» Records for the exercise
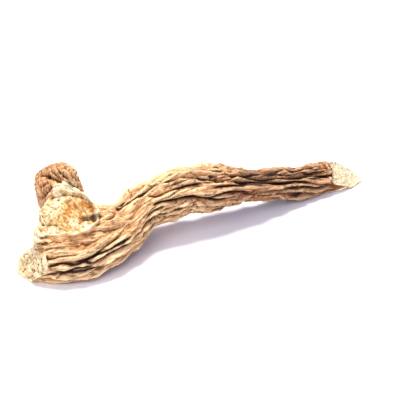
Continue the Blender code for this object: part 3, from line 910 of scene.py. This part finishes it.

==

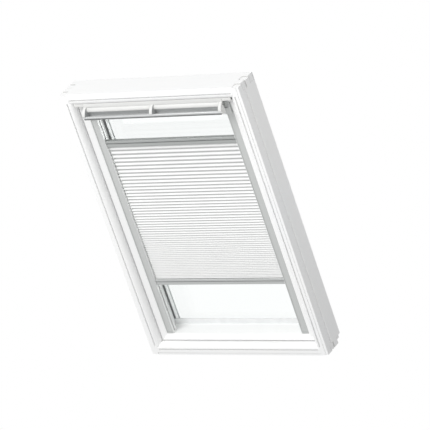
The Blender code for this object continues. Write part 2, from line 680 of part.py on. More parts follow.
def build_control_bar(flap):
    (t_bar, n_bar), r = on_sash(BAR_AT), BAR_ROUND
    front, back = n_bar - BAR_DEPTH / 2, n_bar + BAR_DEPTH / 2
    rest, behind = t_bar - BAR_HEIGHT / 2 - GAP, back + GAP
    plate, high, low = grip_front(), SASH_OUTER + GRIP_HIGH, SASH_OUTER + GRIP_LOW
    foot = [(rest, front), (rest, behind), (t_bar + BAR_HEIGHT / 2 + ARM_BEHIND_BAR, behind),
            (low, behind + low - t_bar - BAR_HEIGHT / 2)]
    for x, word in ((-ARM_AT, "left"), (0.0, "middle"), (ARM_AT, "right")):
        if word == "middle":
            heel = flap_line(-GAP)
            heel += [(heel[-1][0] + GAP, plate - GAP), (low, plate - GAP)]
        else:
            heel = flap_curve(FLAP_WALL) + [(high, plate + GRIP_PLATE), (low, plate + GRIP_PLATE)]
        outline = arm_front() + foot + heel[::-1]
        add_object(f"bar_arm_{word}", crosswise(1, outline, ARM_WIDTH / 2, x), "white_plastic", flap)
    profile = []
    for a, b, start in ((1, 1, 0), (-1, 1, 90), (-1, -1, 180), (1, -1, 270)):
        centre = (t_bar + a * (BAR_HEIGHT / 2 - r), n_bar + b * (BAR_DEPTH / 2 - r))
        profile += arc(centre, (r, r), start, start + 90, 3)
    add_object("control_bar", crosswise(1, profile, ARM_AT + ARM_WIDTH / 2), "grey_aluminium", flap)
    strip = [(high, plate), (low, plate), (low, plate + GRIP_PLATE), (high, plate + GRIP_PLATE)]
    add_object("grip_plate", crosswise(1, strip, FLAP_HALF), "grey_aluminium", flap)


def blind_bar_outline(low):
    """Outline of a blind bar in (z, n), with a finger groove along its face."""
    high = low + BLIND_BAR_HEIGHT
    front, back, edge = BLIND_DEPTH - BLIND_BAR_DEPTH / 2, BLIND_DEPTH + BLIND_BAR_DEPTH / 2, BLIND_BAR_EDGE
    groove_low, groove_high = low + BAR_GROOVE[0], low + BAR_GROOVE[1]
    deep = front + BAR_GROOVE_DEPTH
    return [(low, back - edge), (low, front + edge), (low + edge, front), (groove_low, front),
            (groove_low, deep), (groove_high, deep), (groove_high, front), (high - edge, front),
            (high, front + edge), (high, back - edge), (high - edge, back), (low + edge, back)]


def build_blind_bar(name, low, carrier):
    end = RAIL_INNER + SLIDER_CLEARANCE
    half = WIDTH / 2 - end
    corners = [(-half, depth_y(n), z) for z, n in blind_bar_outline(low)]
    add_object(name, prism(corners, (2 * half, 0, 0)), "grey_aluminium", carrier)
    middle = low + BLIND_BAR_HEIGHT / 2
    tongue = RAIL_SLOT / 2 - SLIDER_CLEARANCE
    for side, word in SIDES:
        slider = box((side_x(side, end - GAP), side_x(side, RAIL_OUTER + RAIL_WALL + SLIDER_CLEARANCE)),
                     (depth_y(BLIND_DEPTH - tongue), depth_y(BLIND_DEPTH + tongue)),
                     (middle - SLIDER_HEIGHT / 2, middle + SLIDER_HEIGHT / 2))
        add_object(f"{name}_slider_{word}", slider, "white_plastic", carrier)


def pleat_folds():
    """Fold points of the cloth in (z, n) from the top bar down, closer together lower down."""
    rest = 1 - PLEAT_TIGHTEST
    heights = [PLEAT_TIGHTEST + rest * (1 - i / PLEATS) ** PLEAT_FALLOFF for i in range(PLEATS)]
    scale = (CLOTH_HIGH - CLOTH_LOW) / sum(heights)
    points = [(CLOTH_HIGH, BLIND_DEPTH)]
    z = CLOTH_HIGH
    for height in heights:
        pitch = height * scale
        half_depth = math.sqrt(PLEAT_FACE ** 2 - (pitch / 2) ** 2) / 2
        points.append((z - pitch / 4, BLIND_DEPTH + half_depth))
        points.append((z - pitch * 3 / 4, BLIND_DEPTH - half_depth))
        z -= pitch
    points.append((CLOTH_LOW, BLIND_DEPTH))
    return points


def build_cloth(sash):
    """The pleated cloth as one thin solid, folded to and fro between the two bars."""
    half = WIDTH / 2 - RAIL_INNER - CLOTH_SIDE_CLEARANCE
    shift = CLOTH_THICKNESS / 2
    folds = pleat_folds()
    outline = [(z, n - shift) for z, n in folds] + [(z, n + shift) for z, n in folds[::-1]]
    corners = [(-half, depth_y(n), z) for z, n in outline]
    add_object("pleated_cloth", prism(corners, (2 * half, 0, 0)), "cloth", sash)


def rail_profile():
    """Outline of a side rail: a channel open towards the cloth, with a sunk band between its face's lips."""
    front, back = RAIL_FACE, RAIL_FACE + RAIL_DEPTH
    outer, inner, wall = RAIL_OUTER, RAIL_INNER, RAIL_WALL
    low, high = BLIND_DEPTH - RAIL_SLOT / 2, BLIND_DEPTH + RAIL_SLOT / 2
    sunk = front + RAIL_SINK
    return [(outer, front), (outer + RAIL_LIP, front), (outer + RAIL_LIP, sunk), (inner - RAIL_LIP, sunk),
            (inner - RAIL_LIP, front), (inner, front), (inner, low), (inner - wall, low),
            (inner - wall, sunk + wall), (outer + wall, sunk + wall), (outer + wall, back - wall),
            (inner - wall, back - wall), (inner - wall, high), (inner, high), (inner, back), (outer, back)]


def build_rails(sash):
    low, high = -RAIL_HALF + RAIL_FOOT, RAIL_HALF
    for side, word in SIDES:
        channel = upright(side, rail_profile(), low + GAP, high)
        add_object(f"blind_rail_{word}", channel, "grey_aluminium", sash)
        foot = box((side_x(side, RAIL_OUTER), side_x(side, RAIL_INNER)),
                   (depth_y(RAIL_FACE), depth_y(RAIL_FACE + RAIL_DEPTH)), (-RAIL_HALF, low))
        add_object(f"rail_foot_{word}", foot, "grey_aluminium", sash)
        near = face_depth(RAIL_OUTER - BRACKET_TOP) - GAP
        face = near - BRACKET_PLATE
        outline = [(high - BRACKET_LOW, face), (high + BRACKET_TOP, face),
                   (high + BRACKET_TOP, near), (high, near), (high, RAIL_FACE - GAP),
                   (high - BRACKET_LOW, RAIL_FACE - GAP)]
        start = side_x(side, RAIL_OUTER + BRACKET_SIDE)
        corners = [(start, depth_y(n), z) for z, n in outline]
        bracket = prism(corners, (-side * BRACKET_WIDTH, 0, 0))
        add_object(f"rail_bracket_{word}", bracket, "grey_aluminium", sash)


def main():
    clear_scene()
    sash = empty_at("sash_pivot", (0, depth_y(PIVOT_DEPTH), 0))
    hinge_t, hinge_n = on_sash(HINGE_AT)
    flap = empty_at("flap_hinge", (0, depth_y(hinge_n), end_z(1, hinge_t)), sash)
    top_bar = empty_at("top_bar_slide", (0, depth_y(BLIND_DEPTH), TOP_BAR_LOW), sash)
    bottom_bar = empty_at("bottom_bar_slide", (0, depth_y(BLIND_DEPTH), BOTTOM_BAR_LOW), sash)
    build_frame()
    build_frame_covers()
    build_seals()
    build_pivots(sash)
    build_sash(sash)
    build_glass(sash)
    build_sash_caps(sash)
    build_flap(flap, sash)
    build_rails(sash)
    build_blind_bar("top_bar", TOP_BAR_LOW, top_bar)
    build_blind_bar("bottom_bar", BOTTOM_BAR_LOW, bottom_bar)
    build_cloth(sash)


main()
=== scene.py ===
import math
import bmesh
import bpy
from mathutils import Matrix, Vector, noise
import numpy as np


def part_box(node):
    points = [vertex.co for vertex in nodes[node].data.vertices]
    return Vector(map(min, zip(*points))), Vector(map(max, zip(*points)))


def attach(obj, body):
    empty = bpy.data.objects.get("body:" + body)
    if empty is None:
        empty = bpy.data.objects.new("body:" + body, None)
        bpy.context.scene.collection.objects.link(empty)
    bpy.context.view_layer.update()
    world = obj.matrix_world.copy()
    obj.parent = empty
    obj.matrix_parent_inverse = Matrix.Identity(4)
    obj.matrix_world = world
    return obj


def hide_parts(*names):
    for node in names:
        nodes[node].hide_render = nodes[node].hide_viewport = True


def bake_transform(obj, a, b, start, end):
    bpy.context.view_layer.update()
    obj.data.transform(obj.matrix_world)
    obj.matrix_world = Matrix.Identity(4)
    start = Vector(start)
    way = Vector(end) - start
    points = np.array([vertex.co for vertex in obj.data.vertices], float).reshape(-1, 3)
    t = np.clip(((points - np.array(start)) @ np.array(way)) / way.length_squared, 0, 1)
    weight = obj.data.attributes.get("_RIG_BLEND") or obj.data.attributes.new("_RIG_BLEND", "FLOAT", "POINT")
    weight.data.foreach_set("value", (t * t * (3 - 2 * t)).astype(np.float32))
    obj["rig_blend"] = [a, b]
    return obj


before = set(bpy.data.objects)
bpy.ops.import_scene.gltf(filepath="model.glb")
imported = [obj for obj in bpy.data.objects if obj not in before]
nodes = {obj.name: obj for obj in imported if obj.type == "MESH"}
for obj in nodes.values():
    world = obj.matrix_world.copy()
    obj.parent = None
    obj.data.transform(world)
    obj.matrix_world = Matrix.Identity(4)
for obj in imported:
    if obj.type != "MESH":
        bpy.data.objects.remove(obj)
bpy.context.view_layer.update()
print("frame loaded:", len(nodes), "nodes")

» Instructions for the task
Quote nothing but the lines that run from the line containing "if empty is" through the line containing "way = Vector(end) - start", keeping both of them word for word.

» Correct answer
    if empty is None:
        empty = bpy.data.objects.new("body:" + body, None)
        bpy.context.scene.collection.objects.link(empty)
    bpy.context.view_layer.update()
    world = obj.matrix_world.copy()
    obj.parent = empty
    obj.matrix_parent_inverse = Matrix.Identity(4)
    obj.matrix_world = world
    return obj


def hide_parts(*names):
    for node in names:
        nodes[node].hide_render = nodes[node].hide_viewport = True


def bake_transform(obj, a, b, start, end):
    bpy.context.view_layer.update()
    obj.data.transform(obj.matrix_world)
    obj.matrix_world = Matrix.Identity(4)
    start = Vector(start)
    way = Vector(end) - start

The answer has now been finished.